YOUR TASK: The first line to copy is the one with "case_sleeve();"; the last is the one with "record = json.load(file)". Copy each line in that range exactly, leaving out all others.

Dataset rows
★ ★ ★

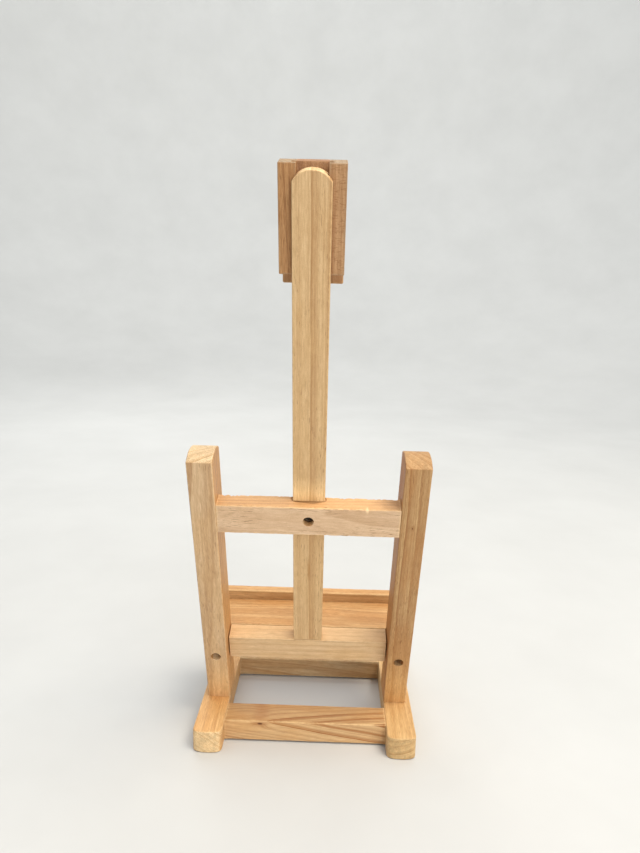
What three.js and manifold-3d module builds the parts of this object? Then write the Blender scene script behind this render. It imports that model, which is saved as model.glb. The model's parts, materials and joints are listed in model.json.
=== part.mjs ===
// Small rigid H-frame table easel in wood, with a picture ledge and a clamp
// block that slides on the mast. Millimetres, +Z up. The side that carries the
// picture faces -Y, the easel leans back towards +Y, and left is -X as seen
// from the picture side. The origin is the centre of the box it stands in, at
// the level of the surface it stands on.
import * as THREE from 'three';
import { mergeVertices } from 'three/addons/utils/BufferGeometryUtils.js';
import { RoundedBoxGeometry } from 'three/addons/geometries/RoundedBoxGeometry.js';
import Module from 'manifold-3d';

const wasm = await Module();
wasm.setup();

// ---- driving dimensions ---------------------------------------------------
const GAP = 0.3;                 // clearance between pieces that touch
const LEAN = 18;                 // degrees, frame leans back from vertical

const FOOT_W = 20, FOOT_H = 16, FOOT_L = 128;
const FOOT_IN = 57;              // centre line to the inner face of a foot
const FOOT_NOSE = 5.3;           // length of the rounded end of a foot

const RAIL_D = 20, RAIL_H = 15;
const RAIL_INSET = 13.8;         // foot end to the near face of a rail
const RAIL_X = FOOT_IN - GAP;

const UP_W = 16, UP_D = 24;      // upright section, across and front to back
const UP_S = 206.3;              // height of its rear arris, along the lean
const UP_CROWN = 208.5, UP_CROWN_O = 12, UP_FRONT_S = 204;
const UP_FROM_REAR = 40.8;       // rear end of the feet to the upright's foot
const UP_X = FOOT_IN + UP_W / 2;

const UB_S0 = 154.8, UB_S1 = 175.5, UB_O0 = 0.2, UB_O1 = 12.2;    // upper crossbar
const LB_S0 = 34.2, LB_S1 = 53.6, LB_O0 = 7.7, LB_O1 = 20.7;      // lower crossbar
const LB_X = 56.3;

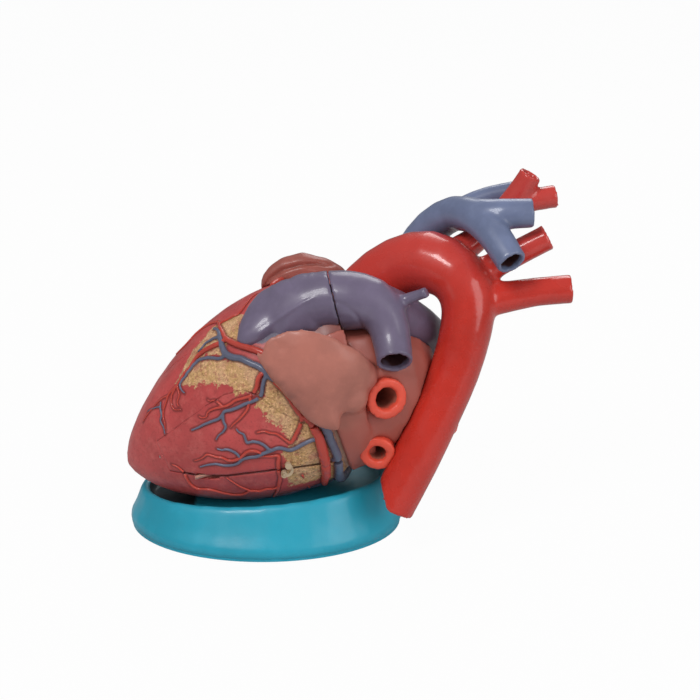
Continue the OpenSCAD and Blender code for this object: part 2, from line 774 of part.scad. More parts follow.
module left_atrium() {
    color(salmon) skin() difference() {
        atrial_frame() difference() {
            intersection() {
                dome();
                half_space(septum_at, 100);
                translate([seam_gap, -150, -150]) cube([200, 300, 300]);
            }
            intersection() {
                dome(-atrium_wall, 16, 8);
                half_space(septum_at - 2, 100);
                floor_room();
            }
        }
        atrium_guests(glue_gap);
        orifice(mitral_at, mitral_r - 1);
        peg_sockets();
    }
}

module right_atrium() {
    color(salmon) skin() difference() {
        atrial_frame() difference() {
            intersection() {
                dome();
                half_space(-120, septum_at - atrial_septum_t);
                translate([seam_gap, -150, -150]) cube([200, 300, 300]);
            }
            intersection() {
                dome(-atrium_wall, 16, 8);
                half_space(-120, septum_at - atrial_septum_t + 2);
                floor_room();
            }
        }
        atrium_guests(glue_gap);
        orifice(tricuspid_at, tricuspid_r - 1);
        peg_sockets();
    }
}

module atrial_septum() {
    color(salmon) skin() difference() {
        atrial_frame() difference() {
            intersection() {
                dome();
                half_space(septum_at - atrial_septum_t + glue_gap, septum_at - glue_gap);
                translate([seam_gap, -150, -150]) cube([200, 300, 300]);
            }
            translate([30, -22, septum_at]) scale([1, 1.2, 0.16]) sphere(r = 10, $fn = 24);
        }
        atrium_guests(glue_gap);
    }
}

left_ear = at_base([[-3, -74, 158.5, 4, 3], [0, -75, 158, 12, 6], [8, -77, 156, 20, 8], [28, -78, 149, 32, 9],
    [48, -76, 141, 33, 10], [64, -67, 132, 28, 11], [74, -48, 125, 20, 12], [78, -34, 120, 14, 10]]);
right_ear = at_base([[-2, 35, 173, 4, 3], [1, 35.5, 174, 9, 6], [8, 36, 177, 16, 9], [27, 39, 181, 21.5, 14],
    [48, 44, 172, 20, 17], [64, 50, 156, 17, 17], [76, 50, 140, 13, 14]]);

module left_ear_solid(grow = 0) {
    limb(left_ear, 16, 2, [0.354, 0, 0.935], grow, grow);
}

module left_auricle() {
    color(salmon) skin() difference() {
        left_ear_solid();
        atrial_frame() dome(glue_gap);
        atrium_guests(glue_gap);
        heart_solid(1.4);
        lower_side(seam_gap);
        heart_frame() pipe(trunk, 18, 2, [0, 1, 0], 1);
    }
}

module right_auricle() {
    color(salmon) skin() difference() {
        limb(right_ear, 14, 2, [0, 0, 1]);
        atrial_frame() dome(glue_gap);
        atrium_guests(glue_gap);
        heart_solid(1.4, seam_gap);
        heart_frame() pipe(trunk, 18, 2, [0, 1, 0], 1);
    }
}

module atrial_pegs() {
    color(cream) heart_frame() for (p = peg_at)
        at_cut(p, peg_reach) {
            cylinder(h = peg_reach + 5, r = peg_d / 2);
        }
}

// ---------------------------------------------------------------- stand

rim_left = 30;
rim_right = 44;

function oval(a, b, z, slope = 0, n = 36) = [for (j = [0:n - 1])
    let (t = 360 * j / n) [a * cos(t), b * sin(t), z + slope * a * cos(t)]];

rim_slope = (rim_right - rim_left) / 186;
rim_mid = (rim_right + rim_left) / 2;
rim_a = stand_width / 2 - 9;
rim_b = stand_depth / 2 - 18;
screw_at = [[82, 0], [-82, 0], [0, 62], [0, -62]];

module stand_bowl() {
    a = stand_width / 2;
    b = stand_depth / 2;
    color(cyan) skin() difference() {
        loft([
            oval(a - 1.5, b - 1.5, plate_height + 0.1),
            oval(a - 0.3, b - 0.3, plate_height + 1.6),
            oval(a, b, plate_height + 4),
            oval(a - 4.5, b - 8, 18, 0.35 * rim_slope),
            oval(rim_a + 0.6, rim_b + 1.5, rim_mid - 4, rim_slope),
            oval(rim_a, rim_b, rim_mid - 1.6, rim_slope),
            oval(rim_a - 1.4, rim_b - 1.4, rim_mid - 0.3, rim_slope),
            oval(rim_a - 3, rim_b - 3, rim_mid, rim_slope)]);
        loft([
            oval(rim_a - rim_width - 4, rim_b - rim_width - 4, rim_mid - rim_hollow, rim_slope),
            oval(rim_a - rim_width - 1, rim_b - rim_width - 1, rim_mid - rim_hollow + 1.5, rim_slope),
            oval(rim_a - rim_width, rim_b - rim_width, rim_mid - 2.5, rim_slope),
            oval(rim_a - rim_width + 1.6, rim_b - rim_width + 1.6, rim_mid - 0.6, rim_slope),
            oval(rim_a - rim_width + 3.5, rim_b - rim_width + 3.5, rim_mid + 0.3, rim_slope)]);
        heart_solid(seam_gap);
        stand_pin_holes();
        for (p = screw_at)
            translate([p[0], p[1], 0]) hole(14.8, screw_d / 2 + glue_gap);
    }
}

module foot_outline(inset) {
    polygon([for (q = oval(stand_width / 2 - inset, stand_depth / 2 - inset, 0, 0, 90)) [q[0], q[1]]]);
}

module stand_base_plate() {
    color(cyan) difference() {
        linear_extrude(plate_height) foot_outline(2);
        for (p = screw_at)
            translate([p[0], p[1], 0]) {
                translate([0, 0, -1]) cylinder(h = plate_height + 2, r = screw_d / 2 + glue_gap);
                translate([0, 0, -0.01]) cylinder(h = 1.81, r = screw_d + 0.2);
            }
    }
}

module stand_screws() {
    color(steel) for (p = screw_at)
        translate([p[0], p[1], 0.3]) {
            cylinder(h = 1.4, r = screw_d);
            cylinder(h = 14, r = screw_d / 2);
        }
}

module stand_pins() {
    color(steel) for (p = stand_pin_at)
        translate([p[0], p[1], plate_height + 0.2])
            cylinder(h = stand_pin_top - plate_height - 0.2, r = stand_pin_d / 2);
}

stand_bowl();
stand_base_plate();
stand_screws();
stand_pins();
ventricle_shell();
ventricular_septum();
valve_plate_ring();
mitral_valve();
tricuspid_valve();
aortic_valve();
left_papillary_muscles();
right_papillary_muscles();
left_chords();
right_chords();
pulmonary_trunk_root();
coronary_arteries();
cardiac_veins();
ventricle_magnets();
hook_catch_pin();
left_ventricle_wall();
left_wall_magnets();
left_wall_tongue();
hook_pivot_pin();
closure_hook();
right_ventricle_wall();
right_wall_magnets();
left_atrium();
right_atrium();
atrial_septum();
left_auricle();
right_auricle();
aorta();
pulmonary_arteries();
superior_vena_cava();
inferior_vena_cava();
left_pulmonary_veins();
right_pulmonary_veins();
atrial_pegs();
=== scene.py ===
import math

import bmesh
import bpy
import numpy as np
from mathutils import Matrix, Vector, noise
from mathutils.bvhtree import BVHTree
from mathutils.kdtree import KDTree


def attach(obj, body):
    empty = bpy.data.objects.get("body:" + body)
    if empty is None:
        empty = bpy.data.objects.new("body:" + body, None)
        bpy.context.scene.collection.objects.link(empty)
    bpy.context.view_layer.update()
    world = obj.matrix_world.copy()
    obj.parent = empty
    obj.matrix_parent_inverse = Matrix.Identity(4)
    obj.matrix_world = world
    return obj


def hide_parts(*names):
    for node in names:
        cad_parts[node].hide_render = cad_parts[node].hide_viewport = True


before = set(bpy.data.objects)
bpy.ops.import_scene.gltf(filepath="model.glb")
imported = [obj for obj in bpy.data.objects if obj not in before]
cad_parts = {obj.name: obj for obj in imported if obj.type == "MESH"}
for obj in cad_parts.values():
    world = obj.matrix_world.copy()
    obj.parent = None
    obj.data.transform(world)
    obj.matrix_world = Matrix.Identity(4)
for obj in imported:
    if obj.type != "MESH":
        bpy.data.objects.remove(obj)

bl_info = {
    "name": "Take-apart heart",
    "version": (1, 0, 0),
    "blender": (4, 5, 0),
    "location": "3D View > Sidebar > Heart",
    "description": "Sculpted and painted surfaces of an enlarged take-apart heart on its stand",
    "category": "Add Mesh",
}

MM = 0.001

# Frame of the heart in millimetres: apex, way to the base, way to the front, way to the left side
APEX = np.array([-106.5, -12.0, 58.0])
RISE, YAW, TILT = (math.radians(v) for v in (22.1, 4.1, 8.8))
LENGTH = 185.5
BASE_WAY = np.array([math.cos(RISE) * math.cos(YAW), math.cos(RISE) * math.sin(YAW), math.sin(RISE)])
FRONT_WAY = np.array([-math.sin(RISE) * math.cos(YAW), -math.sin(RISE) * math.sin(YAW), math.cos(RISE)])
LEFT_WAY = np.cross(BASE_WAY, FRONT_WAY)

# Viewpoint of the photograph, in mm, its focal length in pixels, the camera's sensor in mm and the width of
# the picture in pixels
AIM, AWAY, LOOK_DOWN, FOCAL = np.array([64.5, 0.0, 138.0]), 1500.0, math.radians(20), 2000.0
SENSOR, PICTURE = 36.0, 700
SIGHT = np.array([0.0, math.cos(LOOK_DOWN), -math.sin(LOOK_DOWN)])
UPWARD = np.array([0.0, math.sin(LOOK_DOWN), math.cos(LOOK_DOWN)])
EYE = AIM - AWAY * SIGHT

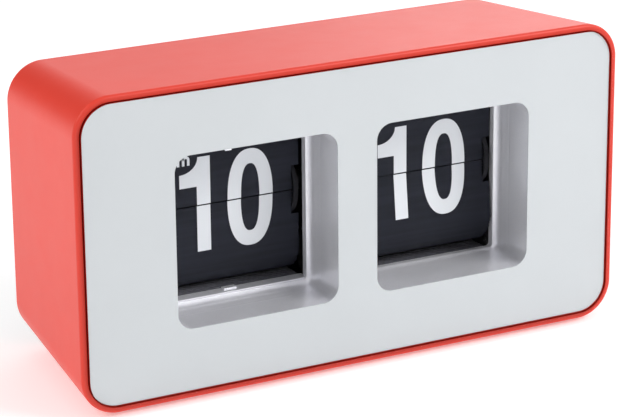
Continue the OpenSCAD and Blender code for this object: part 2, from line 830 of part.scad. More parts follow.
// Thumbwheel with a milled rim; its hub runs through the motor plate to the setting gear
module setting_wheel() {
    ridges = 48;
    color(charcoal) place() difference() {
        union() {
            translate([0, setting_y, setting_z]) across(thumb_x0, thumb_x0 + thumb_t) polygon([
                for (i = [0:4 * ridges - 1])
                    let (a = i * 90 / ridges, r = i % 4 < 2 ? thumb_r : thumb_r - 0.5)
                    r * [cos(a), sin(a)]
            ]);
            bar(side_gear_x + side_gear_t, thumb_x0, neck_r, setting_y, setting_z);
        }
        bar(60, 75, 1.5 + fit, setting_y, setting_z);
        difference() {
            bar(thumb_x0 + 2, 75, thumb_r - 2.5, setting_y, setting_z);
            bar(thumb_x0, 76, 5, setting_y, setting_z);
        }
    }
}

// ---------- circuit ----------

module circuit_board() {
    color("#2f6b3c") place() {
        block([-63.4, 24, -30], [-61.8, 45.4, -6]);
        for (y = [27, 42], z = [-27, -9]) bar(-61.8, -side_x1, 1.5, y, z);
    }
}

module timer_chip() {
    color("#141416") place() block([-65, 29, -20], [-63.4, 37, -14]);
}

module crystal_can() {
    color(steel) place() block([-65.6, 39, -26], [-63.4, 42, -19]);
}

case_sleeve();
front_lens();
window_mask();
window_bezel();
rear_cover();
rear_cover_screws();
rubber_feet();
battery_door();
battery_tray();
battery_cell();
contact_plate();
contact_spring();
battery_leads();
movement_frame();
movement_screws();
centre_plate();
motor_plate();
motor_plate_posts();
front_ring();
hour_leaf_tray();
minute_leaf_tray();
drum_shaft();
minute_hub();
minute_disc_inner();
minute_disc_outer();
minute_pinion();
minute_gear();
minute_leaves_waiting();
minute_leaves_fallen();
minute_flap();
hour_hub();
hour_disc_inner();
hour_disc_outer();
hour_gear();
hour_leaves_waiting();
hour_leaves_fallen();
hour_flap();
idler_axle();
idler_wheel();
idler_pinion();
motor_housing();
motor_cap();
motor_arbor();
motor_pinion();
setting_axle();
setting_gear();
setting_wheel();
circuit_board();
timer_chip();
crystal_can();
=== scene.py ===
import json
import math

import bmesh
import bpy
from mathutils import Matrix, Vector
from mathutils.geometry import tessellate_polygon


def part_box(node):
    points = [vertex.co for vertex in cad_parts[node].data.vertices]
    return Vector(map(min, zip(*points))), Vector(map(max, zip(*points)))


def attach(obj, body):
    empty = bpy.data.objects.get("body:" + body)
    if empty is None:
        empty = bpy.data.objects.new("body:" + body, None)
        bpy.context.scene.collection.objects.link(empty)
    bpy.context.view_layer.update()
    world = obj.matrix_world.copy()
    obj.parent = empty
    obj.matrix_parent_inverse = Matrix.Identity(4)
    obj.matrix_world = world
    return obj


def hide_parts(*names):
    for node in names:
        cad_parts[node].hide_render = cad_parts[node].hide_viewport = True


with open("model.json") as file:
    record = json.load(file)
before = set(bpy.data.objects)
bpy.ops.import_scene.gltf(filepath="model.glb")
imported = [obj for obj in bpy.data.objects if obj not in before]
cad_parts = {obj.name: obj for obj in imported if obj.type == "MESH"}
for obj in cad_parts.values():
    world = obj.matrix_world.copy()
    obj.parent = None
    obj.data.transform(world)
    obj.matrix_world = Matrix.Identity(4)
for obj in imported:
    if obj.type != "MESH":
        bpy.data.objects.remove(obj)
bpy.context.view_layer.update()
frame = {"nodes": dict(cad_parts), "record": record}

MM = 0.001

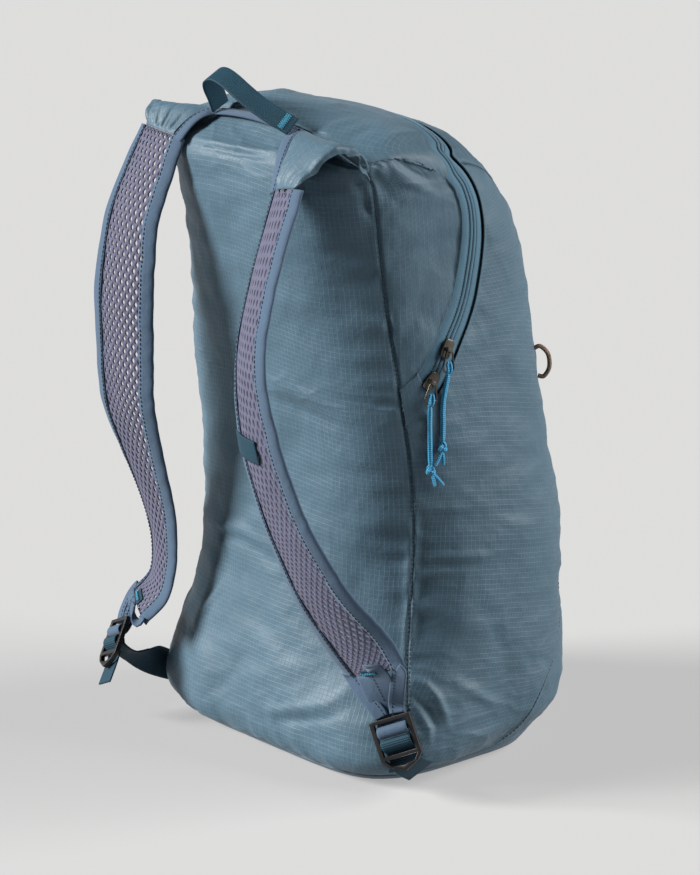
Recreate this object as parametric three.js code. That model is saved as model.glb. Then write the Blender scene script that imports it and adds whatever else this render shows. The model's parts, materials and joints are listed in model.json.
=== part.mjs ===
import * as THREE from "three";

// A packable backpack of thin ripstop cloth, standing on the floor. Millimetres, +Z up.
// The back panel that lies against the wearer faces -Y, the front faces +Y.

// Driving sizes of the bag
const BAG_HEIGHT = 436;
const BAG_WIDTH = 264;
const BAG_DEPTH = 210;
const CLOTH_WALL = 1.8;
const SEAM_GAP = 0.4;
const CREST_GAP = 0.6;
const TOUCH_GAP = 0.36;
const OVER_GAP = 0.55;

// Zip
const ZIP_WIDTH = 20;
const COIL_WIDTH = 5.4;
const TAPE_WALL = 1.2;
const TAPE_RECESS = 0.4;
const COIL_WALL = 2.1;
const COIL_PROUD = 0.5;
const SLIDER_LENGTH = 12.5;
const SLIDER_WIDTH = 6.8;
const SLIDER_PLATE = 1.6;
const BAIL_WIRE = 1.3;
const BAIL_LENGTH = 17;
const BAIL_WIDTH = 9.6;

// Shoulder straps
const STRAP_WIDTH = 55;
const STRAP_ARCH = 5;
const NET_WALL = 1.2;
const NET_STRAND = 1.9;
const STRAP_TAPE_WIDTH = 10;
const STRAP_TAPE_WALL = 0.9;
const TAPE_CLEARANCE = 0.45;
const WING_LIFT_RIGHT = 25;
const WING_LIFT_LEFT = 15;
const NECK_TAPE_WIDTH = 7.5;
const NECK_TAPE_WALL = 2.2;
const PATCH_WIDTH = 15;
const PATCH_LENGTH = 10;
const PATCH_WALL = 0.9;
const LABEL_WIDTH = 13;
const LABEL_REACH = 33;
const LABEL_WALL = 0.8;

// Ladder-lock buckles and their webbing
const BUCKLE_WIDTH = 29;
const BUCKLE_LENGTH = 36;
const BUCKLE_WALL = 3.2;
const BUCKLE_RAIL = 3;
const WEBBING_WIDTH = 21;
const WEBBING_WALL = 1.3;
const TONGUE_WALL = 1.2;

// Haul loop and front loop
const HAUL_WIDTH = 14;
const HAUL_WALL = 1.5;
const HAUL_HALF_SPAN = 41;
const HAUL_RISE = 27;
const HAUL_LEAN = 20;
const LOOP_CORD = 3;
const LOOP_REACH = 9;

// Pull cords
const PULL_CORD = 3.4;
const KNOT_SIZE = 6.6;
const KNOT_TAIL = 10;

const DEGREE = Math.PI / 180;
const UP = new THREE.Vector3(0, 0, 1);
const RIGHT = 1;
const LEFT = -1;

function vector(x, y, z) {
  return new THREE.Vector3(x, y, z);
}

function mix(a, b, share) {
  return a + (b - a) * share;
}

function columns(names, rows) {
  const table = {};
  names.forEach((name, index) => {
    table[name] = rows.map((row) => row[index]);
  });
  return table;
}

function catmull(list, share) {
  const last = list.length - 1;
  const place = Math.min(Math.max(share, 0), 1) * last;
  const index = Math.min(Math.floor(place), last - 1);
  const f = place - index;
  const at = (k) => list[Math.min(Math.max(k, 0), last)];
  const [a, b, c, d] = [at(index - 1), at(index), at(index + 1), at(index + 2)];
  const slope = (c - a) * f;
  const square = (2 * a - 5 * b + 4 * c - d) * f * f;
  const cube = (3 * b - 3 * c + d - a) * f ** 3;
  return b + 0.5 * (slope + square + cube);
}

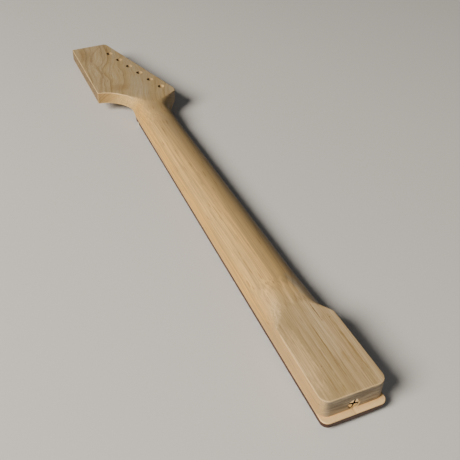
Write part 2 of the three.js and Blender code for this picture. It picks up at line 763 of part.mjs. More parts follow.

★ ★ ★

SOLUTION:
case_sleeve();
front_lens();
window_mask();
window_bezel();
rear_cover();
rear_cover_screws();
rubber_feet();
battery_door();
battery_tray();
battery_cell();
contact_plate();
contact_spring();
battery_leads();
movement_frame();
movement_screws();
centre_plate();
motor_plate();
motor_plate_posts();
front_ring();
hour_leaf_tray();
minute_leaf_tray();
drum_shaft();
minute_hub();
minute_disc_inner();
minute_disc_outer();
minute_pinion();
minute_gear();
minute_leaves_waiting();
minute_leaves_fallen();
minute_flap();
hour_hub();
hour_disc_inner();
hour_disc_outer();
hour_gear();
hour_leaves_waiting();
hour_leaves_fallen();
hour_flap();
idler_axle();
idler_wheel();
idler_pinion();
motor_housing();
motor_cap();
motor_arbor();
motor_pinion();
setting_axle();
setting_gear();
setting_wheel();
circuit_board();
timer_chip();
crystal_can();
=== scene.py ===
import json
import math

import bmesh
import bpy
from mathutils import Matrix, Vector
from mathutils.geometry import tessellate_polygon


def part_box(node):
    points = [vertex.co for vertex in cad_parts[node].data.vertices]
    return Vector(map(min, zip(*points))), Vector(map(max, zip(*points)))


def attach(obj, body):
    empty = bpy.data.objects.get("body:" + body)
    if empty is None:
        empty = bpy.data.objects.new("body:" + body, None)
        bpy.context.scene.collection.objects.link(empty)
    bpy.context.view_layer.update()
    world = obj.matrix_world.copy()
    obj.parent = empty
    obj.matrix_parent_inverse = Matrix.Identity(4)
    obj.matrix_world = world
    return obj


def hide_parts(*names):
    for node in names:
        cad_parts[node].hide_render = cad_parts[node].hide_viewport = True


with open("model.json") as file:
    record = json.load(file)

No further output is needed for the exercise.